Just this week my Personal Trainer decided to measure my body to see how many inches that I have lost in my thighs, waist, hips, arms, etc. While I don’t have the measurements with me to share with you; I will say that I was so excited to see how much I have actually lost! My Inches are Melting Away!
Knowing that you have lost weight, and wearing a size or two smaller is one thing. But, having those inches on written down paper, in ink written next to my old measurements really makes the reality sink in.
It’s hard to imagine that my body will one day get smaller than I actually am. Let’s face it, I’ve been FAT for many years. The weight that I’ve lost so far is just amazing. (Even though I always think it isn’t fast enough.) My Personal Trainer had told me that by January I will see substantial changes. REALLY?!

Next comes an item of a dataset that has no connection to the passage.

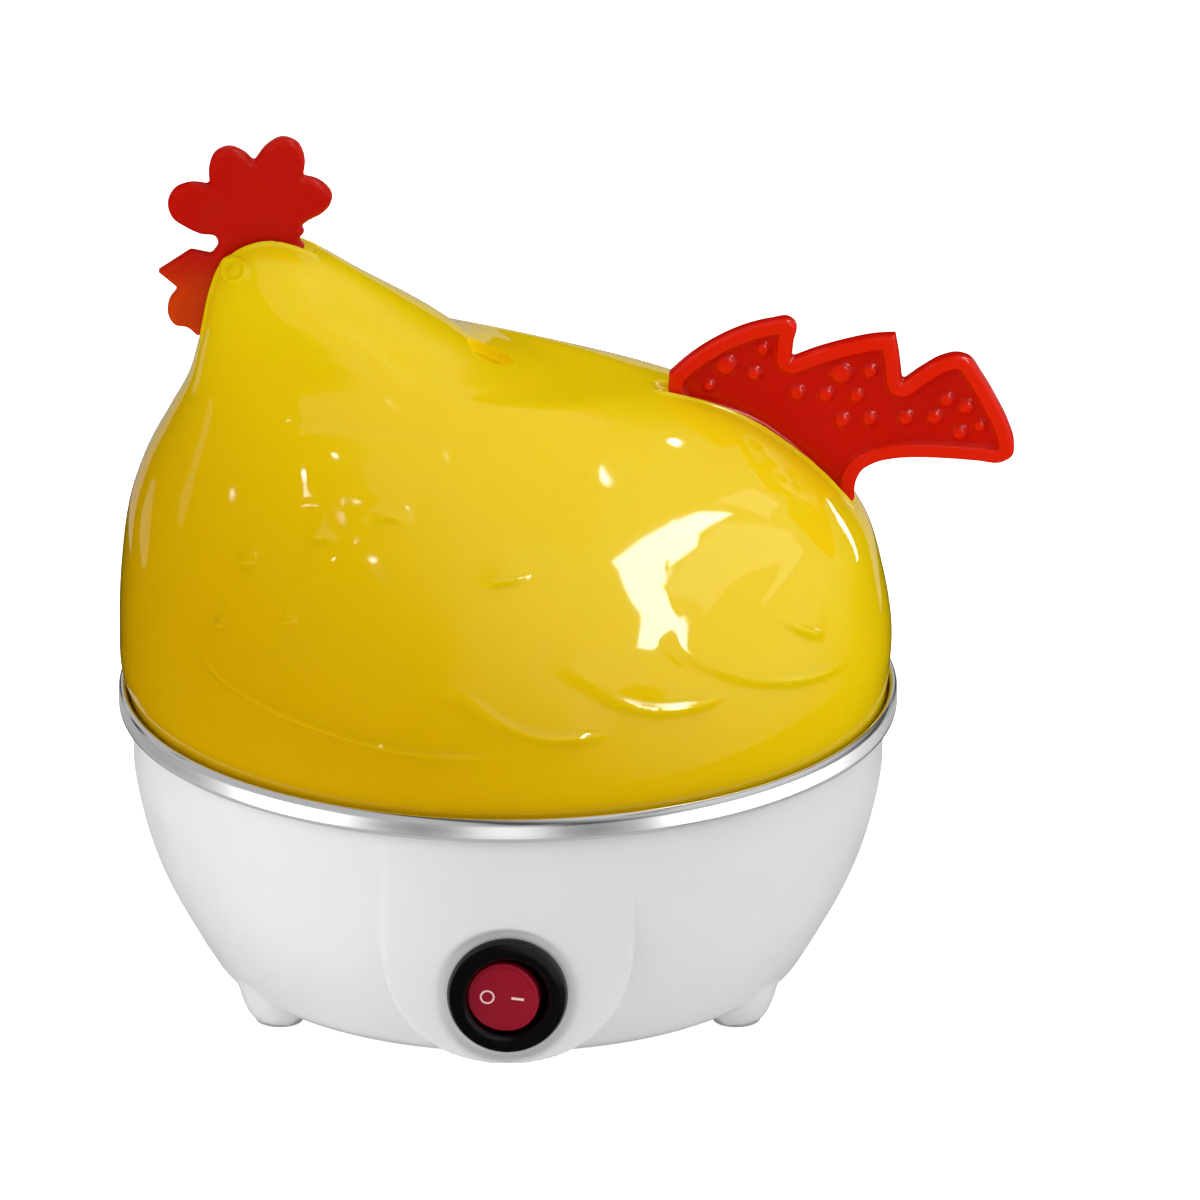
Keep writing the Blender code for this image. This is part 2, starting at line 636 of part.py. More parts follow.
def make_terminal_block(axis):
    bottom = FLOOR_TOP
    width, depth, height = BLOCK_SIZE
    block = solids("terminal_block", [box(BLOCK_SIZE, (0, BLOCK_Y, bottom + height / 2))], NYLON, axis)
    bevel(block, 0.8, 1)
    entries = [
        side_rod(WIRE_R + GAP, depth + 4, (side * width / 4, BLOCK_Y, bottom + height * 0.55), "Y", 10)
        for side in (-1, 1)
    ]
    entries += [rod(1.7, bottom + height * 0.7, bottom + height + 1, (side * width / 4, BLOCK_Y), 10) for side in (-1, 1)]
    cut(block, solids("block_entries", entries, None, axis))
    for number, side in enumerate((-1, 1), 1):
        solids(f"block_screw_{number}", [rod(1.3, bottom + height * 0.78, bottom + height - 0.6,
                                             (side * width / 4, BLOCK_Y), 10)], BRASS, axis)


def make_gland(axis):
    """A turned bushing: its flange is outside the boss, and its sleeve goes in through the wall."""
    turned(
        "cord_gland",
        ((GLAND_BORE_R, 3.6), (GLAND_FLANGE_R - 1.4, 3.6), (GLAND_FLANGE_R, 1.6), (GLAND_FLANGE_R, 0),
         (GLAND_R, 0), (GLAND_R, -11.0), (GLAND_BORE_R, -11.0)),
        BLACK, axis, (0, GLAND_BOSS_Y + GAP, GLAND_Z), (-TURN / 4, 0, 0), steps=24, closed=True,
    )


def make_wires(axis):
    routes = {
        "wire_block_to_switch": [(-5, 16.2, 12.2), (-6, 8, 10.2), (-8, -8, 10.2), (-9, -24, 13), (-6, -34, 18),
                                 (-5, -41.6, 21)],
        "wire_switch_to_thermostat": [(5, -41.6, 21), (7, -34, 19), (11, -20, 14), (8, -6, 12.5), (4.2, 0, 16.6)],
        "wire_thermostat_to_heater": [(-4.2, 0, 16.6), (-8, 4, 15.0), (-17, 14, 18), (-12, 29, 19), (-5.8, 32.4, 24.4)],
        "wire_heater_to_fuse": [(5.8, 32.4, 24.4), (9, 32, 20), (15, 28, 22), (15, 24, 29), (9.2, 24, FUSE_Z)],
        "wire_fuse_to_block": [(-15.2, 24, FUSE_Z), (-20, 25, 28), (-19, 31, 17), (-10, 34.5, 12.2), (-5, 28.4, 12.2)],
    }
    for name, route in routes.items():
        tube(name, smooth_path(route, 4), WIRE_R, WIRE, axis, 2)


# ---------------------------------------------------------------- switch

def make_switch(axis):
    face = new_empty("switch_face", axis, (0, SWITCH_FACE_Y - GAP, SWITCH_Z), (TURN / 4, 0, 0))
    barrel = turned(
        "switch_housing",
        ((0, -POCKET_DEPTH), (POCKET_R, -POCKET_DEPTH), (POCKET_R, BEZEL_THICK - 1.0), (POCKET_R + 0.6, BEZEL_THICK),
         (BEZEL_R - 1.6, BEZEL_THICK), (BEZEL_R - 0.3, BEZEL_THICK - 1.0), (BEZEL_R, 0), (BARREL_R, 0),
         (BARREL_R, -BARREL_DEPTH), (0, -BARREL_DEPTH)),
        BLACK, face, steps=28,
    )
    pin_bores = [side_rod(PIVOT_R + GAP, 2 * (BARREL_R - 0.9), (0, 0, -PIVOT_DEPTH), "Y", 12)]
    cut(barrel, solids("pin_bores", pin_bores, None, face))
    depth = TERMINAL_SIZE[2]
    for number, x in enumerate(TERMINAL_X, 1):
        solids(f"switch_terminal_{number}", [box(TERMINAL_SIZE, (x, 0, -BARREL_DEPTH - GAP - depth / 2))], BRASS, face)

    pivot = new_empty("rocker_pivot", face, (0, 0, -PIVOT_DEPTH), (0, -ROCKER_TILT, 0))
    top = PIVOT_DEPTH + ROCKER_SIDE_UP + 1.0
    rocker = solids("switch_rocker", [rod(ROCKER_R, -1.6, top, segments=36)], RED_LENS, pivot)
    tilt = math.atan2(ROCKER_VALLEY, ROCKER_R)
    for side in (-1, 1):
        wedge = box((20, 20, 10), (side * 10 * math.cos(tilt), 0, top - ROCKER_VALLEY + 5 + 10 * math.sin(tilt)),
                    -side * tilt, "Y")
        cut(rocker, solids(f"rocker_face_cutter_{'left' if side < 0 else 'right'}", [wedge], None, pivot))
    join(rocker, solids("rocker_pins", [side_rod(PIVOT_R, 2 * (BARREL_R - 1.5), (0, 0, 0), "Y", 12)], None, pivot))
    join(rocker, solids("plunger_tube", [rod(2.3, -5.0, -1.0, segments=12)], None, pivot))
    cut(rocker, solids("plunger_bore", [rod(1.5, -6, 0.4, segments=12)], None, pivot))
    solids("switch_plunger", [rod(0.5, -6.6, -4.2, segments=10, top_radius=1.1)], NYLON, pivot)
    coil_turns, coil_points = 4, 9
    helix = [
        (0.85 * math.cos(TURN * i / coil_points), 0.85 * math.sin(TURN * i / coil_points),
         -3.7 + 3.5 * i / (coil_turns * coil_points))
        for i in range(coil_turns * coil_points + 1)
    ]
    tube("plunger_spring", helix, 0.2, STEEL, pivot, 2)
    rest = new_empty("lever_rest", face, (0, 0, -LEVER_DEPTH), (0, LEVER_TILT, 0))
    solids("contact_lever", [box(LEVER_SIZE, (0, 0, 0))], BRASS, rest)
    solids("neon_lamp", [side_rod(1.0, 5.0, (0, 4.6, -POCKET_DEPTH + 1.4), "X", 10)], GLASS, face)


# ---------------------------------------------------------------- the whole cooker

clear_scene()
PARTS = new_collection("egg_cooker")
CUTTERS = new_collection("cutters")
YELLOW = new_material("lid_yellow", (0.72, 0.50, 0.02), 0.15)
RED = new_material("comb_red", (0.62, 0.02, 0.01), 0.30)
WHITE = new_material("housing_white", (0.80, 0.80, 0.79), 0.35)
IVORY = new_material("tray_ivory", (0.85, 0.83, 0.76), 0.40)
BLACK = new_material("switch_black", (0.012, 0.012, 0.012), 0.30)
RED_LENS = new_material("rocker_red", (0.33, 0.01, 0.02), 0.20)
NYLON = new_material("nylon", (0.75, 0.73, 0.68), 0.50)
RUBBER = new_material("pad_rubber", (0.55, 0.55, 0.54), 0.80)
GLASS = new_material("lamp_glass", (0.90, 0.75, 0.65), 0.05)
WIRE = new_material("wire_sleeve", (0.75, 0.74, 0.70), 0.60)
STEEL = new_material("steel", (0.75, 0.75, 0.76), 0.22, 1.0)
DARK_STEEL = new_material("element_sheath", (0.25, 0.24, 0.23), 0.45, 1.0)
ALUMINIUM = new_material("aluminium", (0.80, 0.80, 0.80), 0.40, 1.0)
BRASS = new_material("brass", (0.75, 0.55, 0.22), 0.30, 1.0)

bowl_axis = new_empty("bowl_axis", at=(AXIS_X, 0, 0))
make_lid(bowl_axis)
make_tray(bowl_axis)
make_dish(bowl_axis)
make_housing(bowl_axis)
make_bottom_cover(bowl_axis)
make_heater(bowl_axis)
make_thermostat(bowl_axis)
make_fuse(bowl_axis)
make_terminal_block(bowl_axis)
make_gland(bowl_axis)
make_wires(bowl_axis)
make_switch(bowl_axis)
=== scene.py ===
"""Looks of the hen-shaped egg cooker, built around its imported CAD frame.

Tables and constants are in millimetres about the bowl's axis, and the helpers turn them into metres
in the frame's coordinates. +Z is up, the switch faces -Y and the hen looks towards -X.
"""

import math

import bmesh
import bpy
import numpy as np
from mathutils import Matrix, Vector


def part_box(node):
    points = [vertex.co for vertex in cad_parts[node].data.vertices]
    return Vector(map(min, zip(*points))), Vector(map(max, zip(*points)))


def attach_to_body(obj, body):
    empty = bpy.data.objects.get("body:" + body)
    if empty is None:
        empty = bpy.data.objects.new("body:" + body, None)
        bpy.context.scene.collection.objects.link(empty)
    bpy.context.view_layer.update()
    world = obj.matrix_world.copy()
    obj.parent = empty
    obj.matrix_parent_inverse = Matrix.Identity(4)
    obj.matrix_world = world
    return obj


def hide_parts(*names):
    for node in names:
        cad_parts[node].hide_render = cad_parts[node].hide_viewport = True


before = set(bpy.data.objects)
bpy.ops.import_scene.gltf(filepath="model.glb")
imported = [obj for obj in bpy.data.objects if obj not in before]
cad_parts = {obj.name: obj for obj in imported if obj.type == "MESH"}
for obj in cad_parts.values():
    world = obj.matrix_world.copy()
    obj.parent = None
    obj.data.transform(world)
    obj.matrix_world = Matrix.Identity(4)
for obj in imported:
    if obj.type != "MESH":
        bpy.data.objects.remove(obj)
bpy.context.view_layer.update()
MM = 0.001
TURN = 2 * math.pi
dish_low, dish_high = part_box("heating_dish")
AXIS = np.array([(dish_low.x + dish_high.x) / 2 / MM, 0.0, 0.0])
GAP = 0.3

# ---------------------------------- the lid's tables

# Tilted ovals from the bottom edge to the crown: front point (x, z), rear point (x, z), half width,
# and how much the oval narrows towards the rear.
LID_OVALS = (
    (-67.9, 53.7, 67.9, 53.7, 67.9, 0.00),
    (-68.1, 55.9, 68.0, 55.9, 67.9, 0.00),
    (-69.2, 59.4, 68.4, 59.4, 68.2, 0.00),
    (-69.6, 68.0, 68.8, 66.0, 67.4, 0.00),
    (-69.1, 80.0, 67.3, 76.5, 64.4, 0.00),
    (-67.7, 90.3, 64.6, 86.0, 59.4, 0.03),
    (-65.0, 98.6, 59.9, 92.8, 52.6, 0.06),
    (-61.2, 106.2, 52.5, 100.3, 44.5, 0.12),
    (-57.4, 113.6, 41.0, 108.1, 36.2, 0.26),
    (-55.4, 120.6, 26.5, 112.4, 27.2, 0.22),
    (-54.3, 126.0, 6.0, 115.7, 21.6, 0.06),
    (-53.7, 129.2, -3.0, 118.6, 19.6, 0.00),
    (-52.9, 132.4, -11.0, 123.8, 17.5, 0.00),
    (-50.8, 136.8, -25.0, 132.8, 12.8, 0.20),
    (-47.0, 139.8, -33.6, 138.0, 7.0, 0.05),
)
LID_CROWN = (-41.5, 140.9)
LID_WALL = 2.0
LID_RINGS = 270
LID_SEGMENTS = 960
VENT_X = -3.2
VENT_R = 4.2

# The wing is drawn on a plane tilted like the view down onto it: x, and the height up that plane.
RELIEF_TILT = math.radians(21)
FEATHERS = (  # step height, how far it fades upwards, where its bead begins, the line from front to rear
    (0.9, 9.0, 0.0, ((-58.2, 65.2), (-57.0, 60.6), (-53.8, 55.9), (-48.0, 50.7), (-42.0, 47.3),
                     (-33.5, 43.7), (-24.7, 40.9), (-16.0, 39.1), (-7.2, 38.4), (0.7, 38.4))),
    (1.1, 8.0, 0.15, ((-19.4, 52.3), (-15.0, 51.4), (-7.2, 48.7), (-1.4, 44.8), (5.7, 42.1),
                      (12.0, 41.9), (19.5, 42.8))),
    (1.1, 7.0, 0.3, ((6.8, 55.4), (13.3, 52.0), (19.2, 48.4), (25.4, 46.8), (32.6, 47.5), (39.8, 49.5))),
    (1.0, 7.0, 0.4, ((26.3, 59.5), (34.4, 55.0), (42.5, 52.2), (49.6, 52.0), (56.0, 53.4), (61.6, 55.6))),
    (0.6, 6.0, 0.4, ((43.9, 66.5), (50.4, 61.8), (56.8, 59.5))),
)
WING_TOP = (
    (-43.5, 96.8), (-37.3, 97.3), (-31.0, 97.3), (-22.9, 96.4), (-17.6, 95.3), (-10.4, 94.1), (-2.5, 92.1),
)
TUFTS = (
    ((-36.9, 78.7), (-33.5, 77.2), (-29.9, 77.2)), ((-25.8, 80.5), (-21.0, 80.9), (-16.5, 80.5)),
    ((-48.9, 74.0), (-46.2, 72.8), (-43.4, 72.9)), ((-52.7, 62.9), (-50.8, 61.9), (-48.9, 61.8)),
    ((-41.0, 62.4), (-38.7, 62.2), (-36.4, 62.9)), ((-5.7, 68.8), (2.2, 69.9), (5.0, 71.1)),
)
EYE = (-48.6, 125.4, 2.0)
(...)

It’s hard to envision “substantial changes”, but at the same time it is exciting to think that my gastric by-pass surgery along with my good eating habits and working out are all WORKING! I mean, it’s WORKING!!! I can’t begin to imagine what I will look like in January, but I’m excited!!!
I don’t know about you. When I look in the mirror, I still see a FAT woman who no longer has 3 chins. I do acknowledge that I have lost a bit of weight. Yet, the reflection in the mirror isn’t an actual portrayal of where I am today.
I think our brain tricks us in to thinking that we are bigger and fatter than we are – or we are so used to seeing ourselves as that fat person that we can’t rid our brain of it. I think it’s so hard for us to admit that we are doing good (we may jinx the weight loss). I think our brain is so used to seeing us HEAVY that when we look in the mirror that silly brain of ours tricks us to thinking we are still heavy. A mind game of sorts.
There is a lot of work to be done… mentally. But how do we start?
I’m trying to acknowledge the smaller sizes and wear cloths in my new size. I’m out of the FAT section and try to soak that in. Our mind is a powerful tool – getting this brain on board isn’t easy. We are our own worst critics. Let’s be kind to ourselves… If you have any suggestions, please share them with us!